> **WRITTEN REQUEST**
Reproduce all the entries exactly.

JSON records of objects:
----------

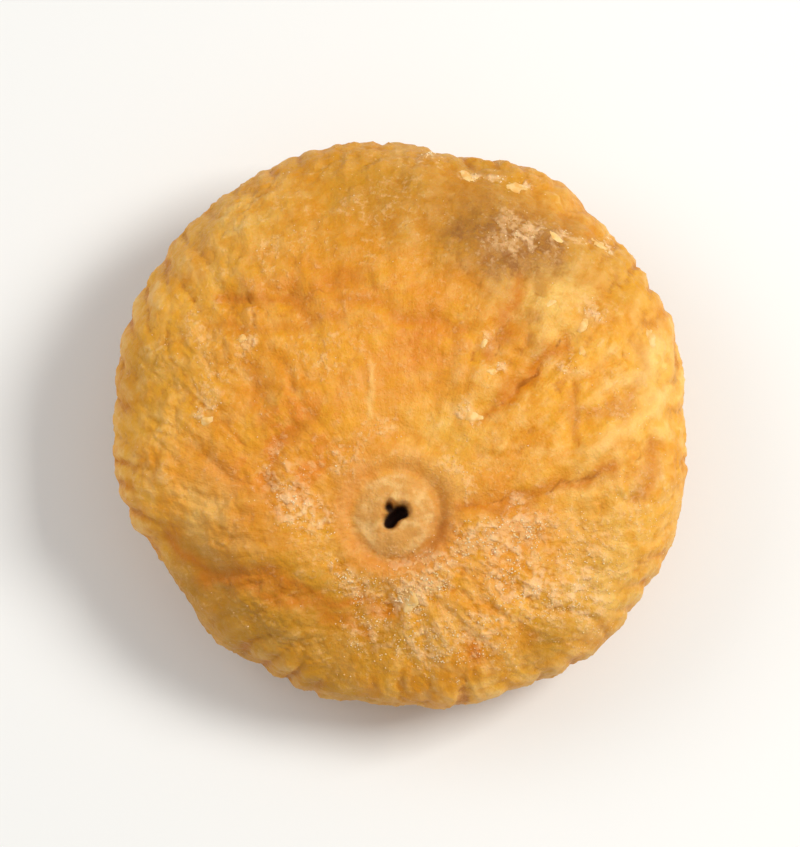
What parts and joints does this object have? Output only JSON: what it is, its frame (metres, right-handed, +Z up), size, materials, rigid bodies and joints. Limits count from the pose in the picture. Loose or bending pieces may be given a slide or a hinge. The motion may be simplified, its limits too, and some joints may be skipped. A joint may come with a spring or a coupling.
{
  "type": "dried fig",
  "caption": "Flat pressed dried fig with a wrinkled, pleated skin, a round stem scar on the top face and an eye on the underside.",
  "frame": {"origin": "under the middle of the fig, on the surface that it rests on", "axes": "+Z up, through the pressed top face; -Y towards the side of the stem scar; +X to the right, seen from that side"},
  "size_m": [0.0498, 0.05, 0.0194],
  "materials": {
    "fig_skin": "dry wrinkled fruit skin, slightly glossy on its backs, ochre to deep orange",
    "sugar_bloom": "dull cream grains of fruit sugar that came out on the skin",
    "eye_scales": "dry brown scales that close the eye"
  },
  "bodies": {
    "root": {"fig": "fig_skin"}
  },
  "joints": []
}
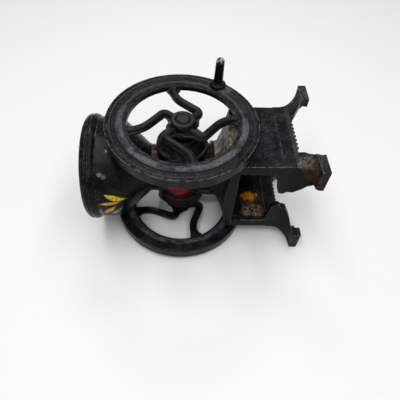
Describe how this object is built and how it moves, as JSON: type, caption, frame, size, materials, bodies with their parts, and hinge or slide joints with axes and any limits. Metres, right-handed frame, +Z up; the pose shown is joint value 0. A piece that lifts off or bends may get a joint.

----------

> **SOLUTION TO THIS EXERCISE**
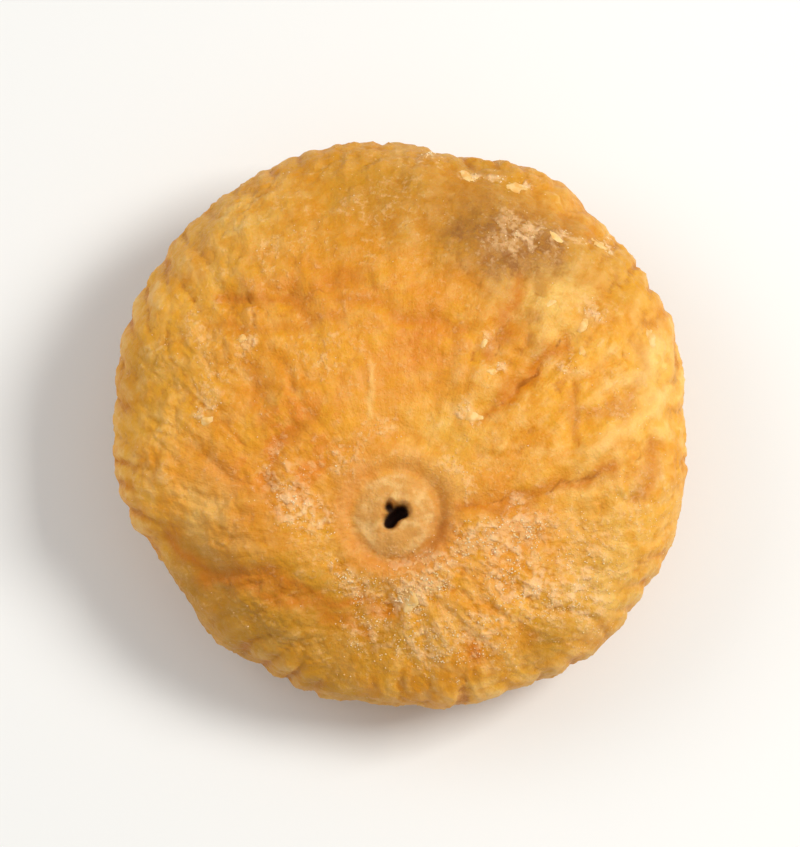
What parts and joints does this object have? Output only JSON: what it is, its frame (metres, right-handed, +Z up), size, materials, rigid bodies and joints. Limits count from the pose in the picture. Loose or bending pieces may be given a slide or a hinge. The motion may be simplified, its limits too, and some joints may be skipped. A joint may come with a spring or a coupling.
{
  "type": "dried fig",
  "caption": "Flat pressed dried fig with a wrinkled, pleated skin, a round stem scar on the top face and an eye on the underside.",
  "frame": {"origin": "under the middle of the fig, on the surface that it rests on", "axes": "+Z up, through the pressed top face; -Y towards the side of the stem scar; +X to the right, seen from that side"},
  "size_m": [0.0498, 0.05, 0.0194],
  "materials": {
    "fig_skin": "dry wrinkled fruit skin, slightly glossy on its backs, ochre to deep orange",
    "sugar_bloom": "dull cream grains of fruit sugar that came out on the skin",
    "eye_scales": "dry brown scales that close the eye"
  },
  "bodies": {
    "root": {"fig": "fig_skin"}
  },
  "joints": []
}
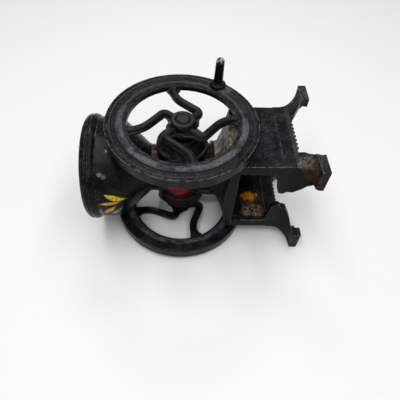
Describe how this object is built and how it moves, as JSON: type, caption, frame, size, materials, bodies with their parts, and hinge or slide joints with axes and any limits. Metres, right-handed frame, +Z up; the pose shown is joint value 0. A piece that lifts off or bends may get a joint.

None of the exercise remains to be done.